Thanks for your answer. It wasn't quite what I could use because in this nested-filter I didn't have access to the whole document. But you put me on the right path. I now found out that I need a script to sort.

So... My sort looks like this:

"sort": [
	{
		"_script": {
			"type": "string",
			"script": {
				"source": """
					boolean filter(Map variation, String owner, String category, String fieldName) {
						boolean isOwner = variation.owner.equals(owner);
						
						String field = variation[category][fieldName];
						boolean fieldExists = field != null && field != '';
						
						return isOwner && fieldExists;
					}
            
					String getField(List variations, String owner, String category, String fieldName) {
						Optional optionalVariation = variations.stream()
							.filter(variation -> filter(variation, owner, category, fieldName))
							.findFirst();
							
						if (optionalVariation.isPresent()) {
							Map variation = optionalVariation.get();
							return variation[category][fieldName];
						}
						
						return null;
					}
					
					List variations = params._source.variations;
					List mergeOrder = ['u1', 'g1'];
					String sortValue = '';
					
					for (String owner : mergeOrder) {
						String field = getField(variations, owner, 'generelData', 'phone');
						if (field != null) {
							sortValue = field;
							break;
						}
					}
					
					return sortValue;
				"""
			}
		}
	}
]

It works like a charm! But; Do you think this could run into problems? Like performance during search?


(Zachary Tong) #6

Hard to say, performance will largely depend on how many documents match the query. More docs == more times that script is executed.
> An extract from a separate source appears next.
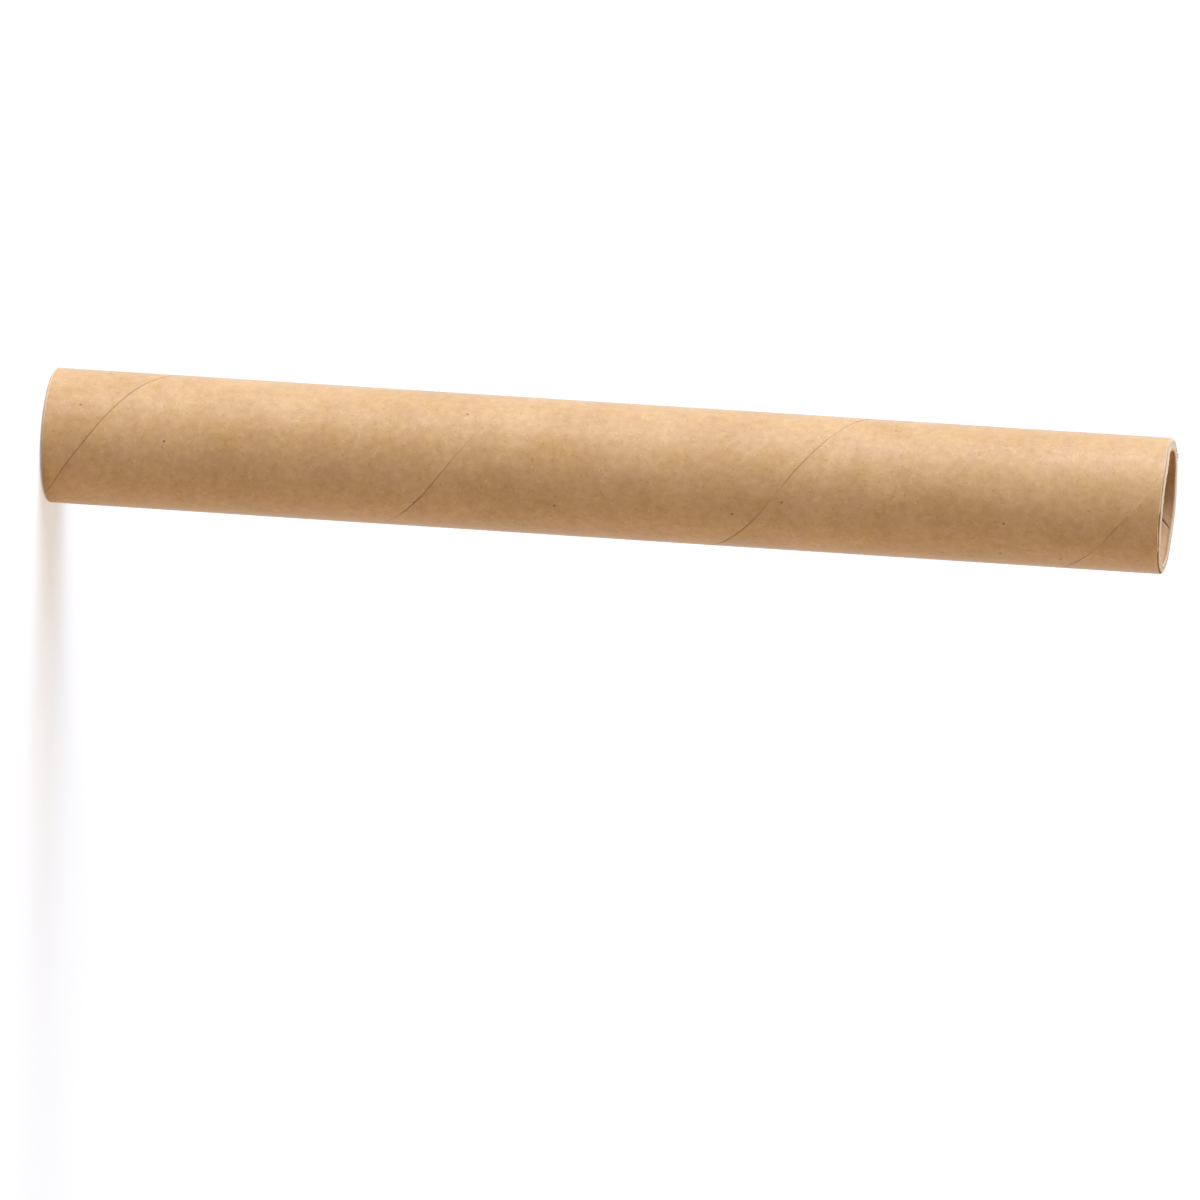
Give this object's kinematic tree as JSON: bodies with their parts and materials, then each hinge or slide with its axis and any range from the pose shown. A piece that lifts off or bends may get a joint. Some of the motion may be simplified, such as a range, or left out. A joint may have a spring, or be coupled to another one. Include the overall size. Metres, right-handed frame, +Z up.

Generally, we use a rule of thumb that if the the script starts to look more complicated than a couple of lines there may be a better way to refactor the document to encode the needed data. So the script may work just fine, and painless is pretty fast, but you may end up wanting to encode some of that logic in the document directly so you can sort without a script. Things like loops, etc can make performance unpredictable


(system) #7

This topic was automatically closed 28 days after the last reply. New replies are no longer allowed.